# [THE PROBLEM]
Your task is to repeat all of the material exactly.

# [DATASET SECTION]
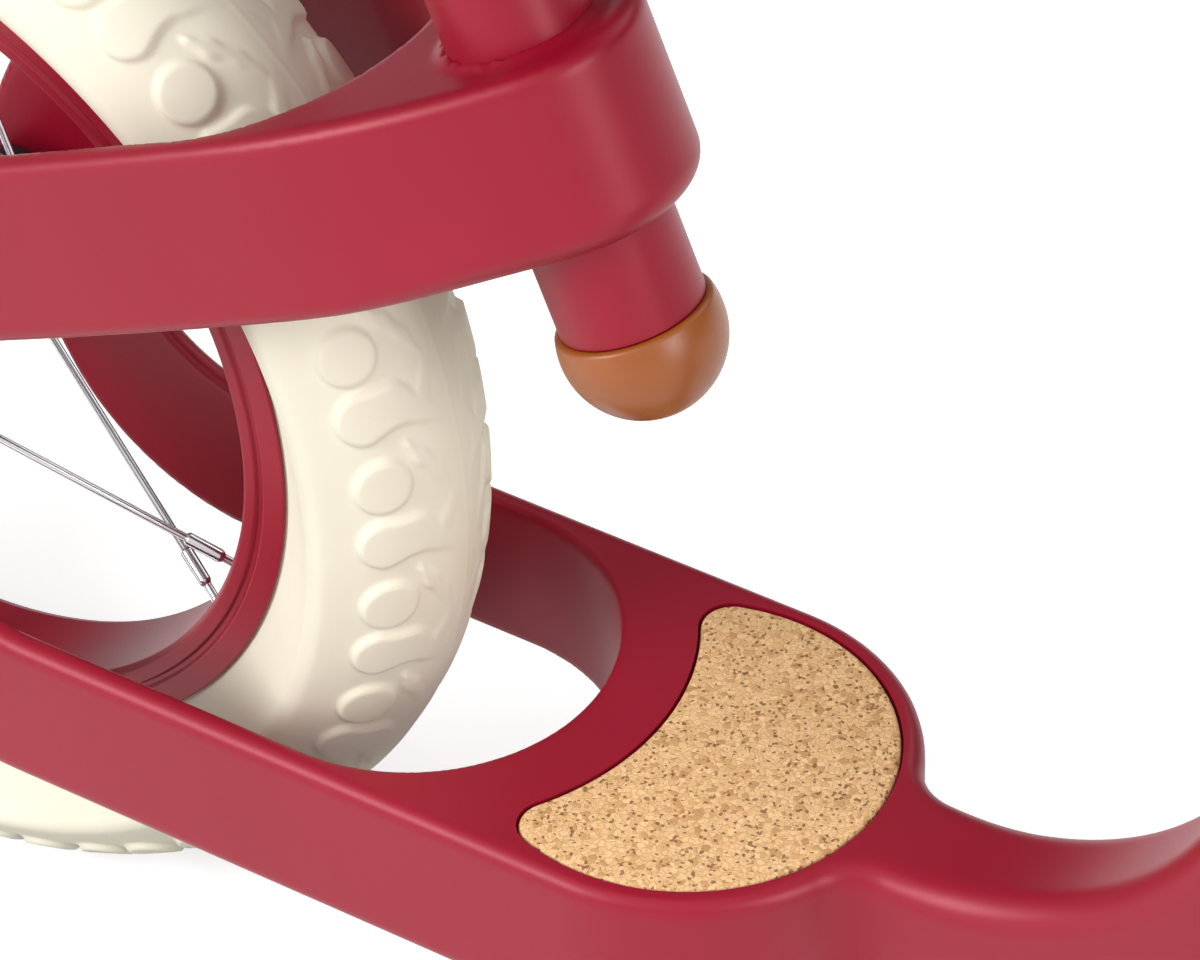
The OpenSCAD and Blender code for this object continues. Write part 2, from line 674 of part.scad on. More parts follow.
// point on the current spoke's line, d outward from where the nipple starts
function spoke_at(d) =
    let (p = hub_point($side, $turn), e = rim_point($side, $turn))
    e + (e - p) / norm(e - p) * (d - nipple_l);
module spokes() color(steel) each_spoke() {
    p = hub_point($side, $turn);
    rod(p, spoke_at(nipple_l - 2), spoke_d / 2);
    translate(p) sphere(r = spoke_d / 2);
    rod(p, [p[0], $side * (flange_y - flange_t / 2 - 1), p[2]], spoke_d / 2);
}
module nipples() color(steel) each_spoke() difference() {
    union() {
        rod(spoke_at(0), spoke_at(nipple_l + 3.2), nipple_r);
        rod(spoke_at(nipple_l + 3), spoke_at(nipple_l + 4.6), nipple_r + 1);
    }
    rod(spoke_at(-1), spoke_at(nipple_l - 2), spoke_d / 2);
}
module hub() color(black) difference() {
    union() {
        y_rod(bearing_d / 2 + 3, -hub_half_w, hub_half_w);
        for (s = [-1, 1]) ring(0.5, flange_r, s * flange_y - flange_t / 2, s * flange_y + flange_t / 2);
    }
    y_rod(bearing_d / 2 - 3, -hub_half_w - 1, hub_half_w + 1);
    for (s = [-1, 1]) ring(0, bearing_d / 2, s * (hub_half_w - bearing_w / 2) - bearing_w / 2 - 0.01,
        s * (hub_half_w - bearing_w / 2) + bearing_w / 2 + 0.01);
    each_spoke() {
        p = hub_point($side, $turn);
        rod([p[0], $side * (flange_y - 4), p[2]], [p[0], $side * (flange_y + 4), p[2]], spoke_d / 2 + 0.1);
    }
}
module bearings() color(steel) for (s = [-1, 1])
    ring(axle_d / 2 + running_gap, bearing_d / 2, s * (hub_half_w - bearing_w / 2) - bearing_w / 2,
        s * (hub_half_w - bearing_w / 2) + bearing_w / 2);
module axle() color(steel) ring(bolt_r, axle_d / 2, -inner_half, inner_half);
module spacers() color(black) for (s = [0, 1]) mirror([0, s, 0])
    ring(axle_d / 2, axle_d / 2 + 3, hub_half_w + body_gap, inner_half);
module axle_bolts() color(steel) both_sides() {
    y_rod(bolt_r, inner_half - 22, outer_half + 1.6);
    intersection() {
        translate([0, outer_half + 1.6 - 6, 0]) sphere(r = 11);
        translate([0, outer_half + 1.6, 0]) y_rod(10, 0, 10);
    }
}
module washers() color(steel) both_sides() ring(bolt_r, 9.5, outer_half, outer_half + 1.6);

module rear_tyre() rear_axle_frame() tyre();
module rear_inner_tube() rear_axle_frame() inner_tube();
module rear_rim() rear_axle_frame() rim();
module rear_spokes() rear_axle_frame() spokes();
module rear_nipples() rear_axle_frame() nipples();
module rear_hub() rear_axle_frame() hub();
module rear_bearings() rear_axle_frame() bearings();
module rear_axle() rear_axle_frame() axle();
module rear_spacers() rear_axle_frame() spacers();
module rear_axle_bolts() rear_axle_frame() axle_bolts();
module rear_washers() rear_axle_frame() washers();
module rear_valve_cap() rear_axle_frame() valve_cap();
module front_tyre() front_axle_frame() tyre();
module front_inner_tube() front_axle_frame() inner_tube();
module front_rim() front_axle_frame() rim();
module front_spokes() front_axle_frame() spokes();
module front_nipples() front_axle_frame() nipples();
module front_hub() front_axle_frame() hub();
module front_bearings() front_axle_frame() bearings();
module front_axle() front_axle_frame() axle();
module front_spacers() front_axle_frame() spacers();
module front_axle_bolts() front_axle_frame() axle_bolts();
module front_washers() front_axle_frame() washers();
module front_valve_cap() front_axle_frame() valve_cap();

frame();
footrest_pad();
seat_tube();
seat_tube_end_cap();
seat_collar();
collar_bolt();
collar_nut();
quick_release_lever();
lever_pin();
seat_post();
saddle_base();
saddle_cushion();
saddle_clamp();
saddle_bolt();
headset_lower_cup();
headset_upper_cup();
headset_lower_bearing();
headset_upper_bearing();
fork();
steerer_tube();
crown_race();
headset_cover();
steerer_spacer();
stem();
stem_bolts();
stem_faceplate();
top_cap();
top_cap_bolt();
handlebar();
left_grip();
right_grip();
rear_tyre();
rear_inner_tube();
rear_rim();
rear_spokes();
rear_nipples();
rear_hub();
rear_bearings();
rear_axle();
rear_spacers();
rear_axle_bolts();
rear_washers();
rear_valve_cap();
front_tyre();
front_inner_tube();
front_rim();
front_spokes();
front_nipples();
front_hub();
front_bearings();
front_axle();
front_spacers();
front_axle_bolts();
front_washers();
front_valve_cap();
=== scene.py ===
import json
import math
import bpy
import numpy as np
from mathutils import Matrix, Vector


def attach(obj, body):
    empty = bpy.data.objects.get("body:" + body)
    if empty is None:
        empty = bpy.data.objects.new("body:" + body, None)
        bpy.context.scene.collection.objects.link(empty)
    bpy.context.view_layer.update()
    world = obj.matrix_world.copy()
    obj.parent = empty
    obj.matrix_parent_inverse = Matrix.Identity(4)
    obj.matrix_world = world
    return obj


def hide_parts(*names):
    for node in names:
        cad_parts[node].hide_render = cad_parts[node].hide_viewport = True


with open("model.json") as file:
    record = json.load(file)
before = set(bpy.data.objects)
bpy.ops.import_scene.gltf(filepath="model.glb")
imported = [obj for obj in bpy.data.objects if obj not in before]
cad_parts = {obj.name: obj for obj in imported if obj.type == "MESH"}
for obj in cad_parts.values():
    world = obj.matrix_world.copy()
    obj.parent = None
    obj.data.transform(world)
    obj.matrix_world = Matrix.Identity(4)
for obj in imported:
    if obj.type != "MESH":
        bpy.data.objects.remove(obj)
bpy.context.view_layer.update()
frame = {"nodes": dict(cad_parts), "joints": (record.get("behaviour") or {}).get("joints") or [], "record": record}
nodes = frame["nodes"]
jointPlace = {j["name"]: j.get("pos_m") for j in frame["joints"]}
rearAxle = np.array(jointPlace["rear_wheel_spin"])
frontAxle = np.array(jointPlace["front_wheel_spin"])
wheelbase = (frontAxle[0] - rearAxle[0]) * 1000
print("frame loaded:", len(nodes), "nodes")


# shader tools
class Wire:  # a node's output that can stand in a sum
    def __init__(self, finish, socket):
        self.finish = finish
        self.socket = socket

    def combine(self, operation, first, second):
        return self.finish.node("ShaderNodeMath", {"operation": operation}, {0: first, 1: second})

    def __add__(self, other):
        return self.combine("ADD", self, other)

    def __radd__(self, other):
        return self.combine("ADD", other, self)

    def __sub__(self, other):
        return self.combine("SUBTRACT", self, other)

    def __rsub__(self, other):
        return self.combine("SUBTRACT", other, self)

    def __mul__(self, other):
        return self.combine("MULTIPLY", self, other)

    def __rmul__(self, other):
        return self.combine("MULTIPLY", other, self)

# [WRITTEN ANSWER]
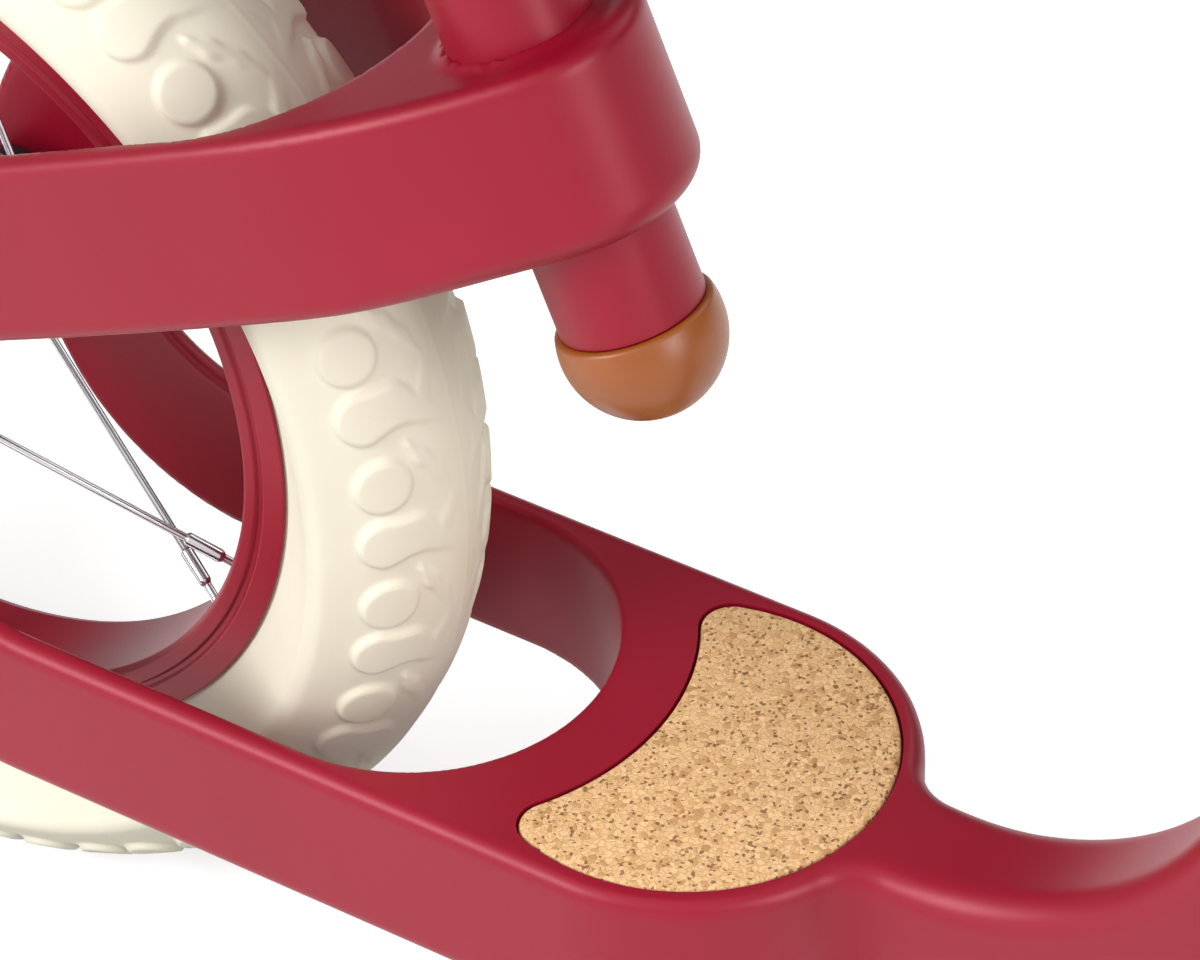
The OpenSCAD and Blender code for this object continues. Write part 2, from line 674 of part.scad on. More parts follow.
// point on the current spoke's line, d outward from where the nipple starts
function spoke_at(d) =
    let (p = hub_point($side, $turn), e = rim_point($side, $turn))
    e + (e - p) / norm(e - p) * (d - nipple_l);
module spokes() color(steel) each_spoke() {
    p = hub_point($side, $turn);
    rod(p, spoke_at(nipple_l - 2), spoke_d / 2);
    translate(p) sphere(r = spoke_d / 2);
    rod(p, [p[0], $side * (flange_y - flange_t / 2 - 1), p[2]], spoke_d / 2);
}
module nipples() color(steel) each_spoke() difference() {
    union() {
        rod(spoke_at(0), spoke_at(nipple_l + 3.2), nipple_r);
        rod(spoke_at(nipple_l + 3), spoke_at(nipple_l + 4.6), nipple_r + 1);
    }
    rod(spoke_at(-1), spoke_at(nipple_l - 2), spoke_d / 2);
}
module hub() color(black) difference() {
    union() {
        y_rod(bearing_d / 2 + 3, -hub_half_w, hub_half_w);
        for (s = [-1, 1]) ring(0.5, flange_r, s * flange_y - flange_t / 2, s * flange_y + flange_t / 2);
    }
    y_rod(bearing_d / 2 - 3, -hub_half_w - 1, hub_half_w + 1);
    for (s = [-1, 1]) ring(0, bearing_d / 2, s * (hub_half_w - bearing_w / 2) - bearing_w / 2 - 0.01,
        s * (hub_half_w - bearing_w / 2) + bearing_w / 2 + 0.01);
    each_spoke() {
        p = hub_point($side, $turn);
        rod([p[0], $side * (flange_y - 4), p[2]], [p[0], $side * (flange_y + 4), p[2]], spoke_d / 2 + 0.1);
    }
}
module bearings() color(steel) for (s = [-1, 1])
    ring(axle_d / 2 + running_gap, bearing_d / 2, s * (hub_half_w - bearing_w / 2) - bearing_w / 2,
        s * (hub_half_w - bearing_w / 2) + bearing_w / 2);
module axle() color(steel) ring(bolt_r, axle_d / 2, -inner_half, inner_half);
module spacers() color(black) for (s = [0, 1]) mirror([0, s, 0])
    ring(axle_d / 2, axle_d / 2 + 3, hub_half_w + body_gap, inner_half);
module axle_bolts() color(steel) both_sides() {
    y_rod(bolt_r, inner_half - 22, outer_half + 1.6);
    intersection() {
        translate([0, outer_half + 1.6 - 6, 0]) sphere(r = 11);
        translate([0, outer_half + 1.6, 0]) y_rod(10, 0, 10);
    }
}
module washers() color(steel) both_sides() ring(bolt_r, 9.5, outer_half, outer_half + 1.6);

module rear_tyre() rear_axle_frame() tyre();
module rear_inner_tube() rear_axle_frame() inner_tube();
module rear_rim() rear_axle_frame() rim();
module rear_spokes() rear_axle_frame() spokes();
module rear_nipples() rear_axle_frame() nipples();
module rear_hub() rear_axle_frame() hub();
module rear_bearings() rear_axle_frame() bearings();
module rear_axle() rear_axle_frame() axle();
module rear_spacers() rear_axle_frame() spacers();
module rear_axle_bolts() rear_axle_frame() axle_bolts();
module rear_washers() rear_axle_frame() washers();
module rear_valve_cap() rear_axle_frame() valve_cap();
module front_tyre() front_axle_frame() tyre();
module front_inner_tube() front_axle_frame() inner_tube();
module front_rim() front_axle_frame() rim();
module front_spokes() front_axle_frame() spokes();
module front_nipples() front_axle_frame() nipples();
module front_hub() front_axle_frame() hub();
module front_bearings() front_axle_frame() bearings();
module front_axle() front_axle_frame() axle();
module front_spacers() front_axle_frame() spacers();
module front_axle_bolts() front_axle_frame() axle_bolts();
module front_washers() front_axle_frame() washers();
module front_valve_cap() front_axle_frame() valve_cap();

frame();
footrest_pad();
seat_tube();
seat_tube_end_cap();
seat_collar();
collar_bolt();
collar_nut();
quick_release_lever();
lever_pin();
seat_post();
saddle_base();
saddle_cushion();
saddle_clamp();
saddle_bolt();
headset_lower_cup();
headset_upper_cup();
headset_lower_bearing();
headset_upper_bearing();
fork();
steerer_tube();
crown_race();
headset_cover();
steerer_spacer();
stem();
stem_bolts();
stem_faceplate();
top_cap();
top_cap_bolt();
handlebar();
left_grip();
right_grip();
rear_tyre();
rear_inner_tube();
rear_rim();
rear_spokes();
rear_nipples();
rear_hub();
rear_bearings();
rear_axle();
rear_spacers();
rear_axle_bolts();
rear_washers();
rear_valve_cap();
front_tyre();
front_inner_tube();
front_rim();
front_spokes();
front_nipples();
front_hub();
front_bearings();
front_axle();
front_spacers();
front_axle_bolts();
front_washers();
front_valve_cap();
=== scene.py ===
import json
import math
import bpy
import numpy as np
from mathutils import Matrix, Vector


def attach(obj, body):
    empty = bpy.data.objects.get("body:" + body)
    if empty is None:
        empty = bpy.data.objects.new("body:" + body, None)
        bpy.context.scene.collection.objects.link(empty)
    bpy.context.view_layer.update()
    world = obj.matrix_world.copy()
    obj.parent = empty
    obj.matrix_parent_inverse = Matrix.Identity(4)
    obj.matrix_world = world
    return obj


def hide_parts(*names):
    for node in names:
        cad_parts[node].hide_render = cad_parts[node].hide_viewport = True


with open("model.json") as file:
    record = json.load(file)
before = set(bpy.data.objects)
bpy.ops.import_scene.gltf(filepath="model.glb")
imported = [obj for obj in bpy.data.objects if obj not in before]
cad_parts = {obj.name: obj for obj in imported if obj.type == "MESH"}
for obj in cad_parts.values():
    world = obj.matrix_world.copy()
    obj.parent = None
    obj.data.transform(world)
    obj.matrix_world = Matrix.Identity(4)
for obj in imported:
    if obj.type != "MESH":
        bpy.data.objects.remove(obj)
bpy.context.view_layer.update()
frame = {"nodes": dict(cad_parts), "joints": (record.get("behaviour") or {}).get("joints") or [], "record": record}
nodes = frame["nodes"]
jointPlace = {j["name"]: j.get("pos_m") for j in frame["joints"]}
rearAxle = np.array(jointPlace["rear_wheel_spin"])
frontAxle = np.array(jointPlace["front_wheel_spin"])
wheelbase = (frontAxle[0] - rearAxle[0]) * 1000
print("frame loaded:", len(nodes), "nodes")


# shader tools
class Wire:  # a node's output that can stand in a sum
    def __init__(self, finish, socket):
        self.finish = finish
        self.socket = socket

    def combine(self, operation, first, second):
        return self.finish.node("ShaderNodeMath", {"operation": operation}, {0: first, 1: second})

    def __add__(self, other):
        return self.combine("ADD", self, other)

    def __radd__(self, other):
        return self.combine("ADD", other, self)

    def __sub__(self, other):
        return self.combine("SUBTRACT", self, other)

    def __rsub__(self, other):
        return self.combine("SUBTRACT", other, self)

    def __mul__(self, other):
        return self.combine("MULTIPLY", self, other)

    def __rmul__(self, other):
        return self.combine("MULTIPLY", other, self)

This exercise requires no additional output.